Spinning tales is the hallmark of childhood. Kids love stories to be told to them and when asked in return, are always willing to cook up the same. So with several literary imprints and publishing houses fixing the radar on young readers, our ears prick up at the sound of Gillo Theatre Repertory meant for the young audience. Thrilled at this, we also found out that Gillo Gilehri (mascot of the theatre company) is gobbling up stories from equally exciting publications such as Tulika Books, Young Zubaan, Katha Books and Children’s Book Trust.


Kyun Kyun Ladki, published by Tulika Books is based on a story by Mahasweta Devi

Look India-ward
Shaili Sathyu, Artistic Director of Gillo Theatre Repertory shares, “There has been a lot of writing for children in the last ten years. There’s a glut of Western / European / American classics, which don’t excite anymore. Why should we look at tales that are morally, culturally and aesthetically alienating?” She further adds, “Prince Charming is a sexist figure. We are looking at contemporary stories from our own context and honestly, there are a million stories to be told.”

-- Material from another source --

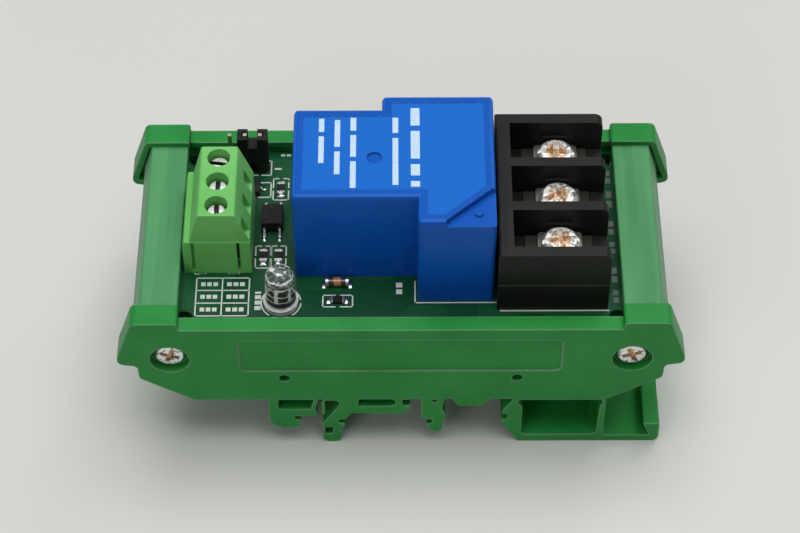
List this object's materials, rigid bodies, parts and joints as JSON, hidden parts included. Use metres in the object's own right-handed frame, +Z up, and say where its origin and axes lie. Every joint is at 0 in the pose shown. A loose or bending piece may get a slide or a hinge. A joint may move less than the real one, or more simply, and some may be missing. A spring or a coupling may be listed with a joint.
{
  "type": "relay module board",
  "caption": "Power relay on a board with screw terminals, jumper and indicator lamp, held in a carrier that clips on a mounting rail.",
  "frame": {"origin": "centre of the base of the box round the part: under the middle of the carrier, level with the rail feet", "axes": "+Z up from the feet to the relay, +X from the input terminal to the output block, Y along the mounting rail, -Y towards the side with the indicator lamp"},
  "size_m": [0.0922, 0.0434, 0.0478],
  "materials": {
    "profile_green": "extruded PVC, satin, with fine lines along its length",
    "cap_green": "moulded nylon, fine satin grain",
    "cap_screw_steel": "nickel-plated, with a worn brassy cross",
    "board_green": "solder mask with white print",
    "relay_blue": "moulded case, satin panel with a glossy rim",
    "relay_base_blue": "moulded base, sealed with resin",
    "terminal_green": "moulded polyamide, light green",
    "terminal_screw_steel": "zinc-plated, slotted",
    "clamp_steel": "nickel-plated sleeve",
    "barrier_black": "moulded thermoset, fine grain",
    "barrier_screw_steel": "nickel-plated, brass showing in the recess",
    "contact_brass": "plain brass strip",
    "header_black": "moulded, black",
    "pin_gold": "flash-gold pins",
    "lens_clear": "water-clear epoxy",
    "package_black": "epoxy package",
    "tinned_metal": "tinned copper",
    "diode_glass": "orange glass tube",
    "solder": "tin solder, bright"
  },
  "bodies": {
    "root": {"carrier_profile": "profile_green", "end_cap_front": "cap_green", "end_cap_rear": "cap_green", "cap_screws": "cap_screw_steel", "circuit_board": "board_green", "relay_case": "relay_blue", "relay_base": "relay_base_blue", "relay_pins": "tinned_metal", "input_terminal_body": "terminal_green", "input_terminal_screws": "terminal_screw_steel", "input_terminal_clamps": "clamp_steel", "input_terminal_pins": "tinned_metal", "barrier_block": "barrier_black", "barrier_screws": "barrier_screw_steel", "barrier_washers": "barrier_screw_steel", "barrier_contacts": "contact_brass", "header_base": "header_black", "header_pins": "pin_gold", "jumper_cap": "header_black", "jumper_contact": "contact_brass", "led_lens": "lens_clear", "led_leads": "tinned_metal", "optocoupler_body": "package_black", "optocoupler_leads": "tinned_metal", "chip_resistors": "package_black", "resistor_ends": "tinned_metal", "transistor_body": "package_black", "transistor_leads": "tinned_metal", "diode_body": "diode_glass", "diode_ends": "tinned_metal", "solder_joints": "solder"}
  },
  "joints": []
}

Performance still from Taoos Chaman Ki Myna

Of the five productions that will be performed tomorrow onwards till June 2, Taoos Chaman Ki Myna is one of the latest and is an Urdu story by Naiyer Masud published by Katha Books. Sakshi Jain, the Art Director at Katha Books comments, “As far as storytelling is concerned, there are many forms. The story has many undercurrents and their getting conveyed is a concern.” She reflects, “We’ve been looking at telling stories that change the world.” Anita Roy, Senior Editor for Young Zubaan Books opines, “Mister Jeejeebhoy and the Birds has a lovely sense of place and is magical. It’s interesting to translate a story in a different medium.”

Where are the plays?
Making a valid point, Roy iterates, “Lately, there have been more films for children but not many plays.” Sathyu and Roy seem to concur when they relate the sentiment that even tales from the Panchatantra are overexploited as lately, stories for young audiences have become more modern and quirkier. Stressing on the need to create theatrical content and productions for children that don’t infantilise them, Sathyu avers, “We make several efforts to understand what appeals to a child. For the last three to four years we’ve been observing children and carefully note what they find offensive. We feel that a live performance should stimulate the child to think and respond. Kyun Kyun Ladki, our 2011 production was about all these questions a child has but doesn’t get answered by adults.”  “We hope that original writing for young audiences develop in the future as we want children to see the world around them and question it,” she concludes.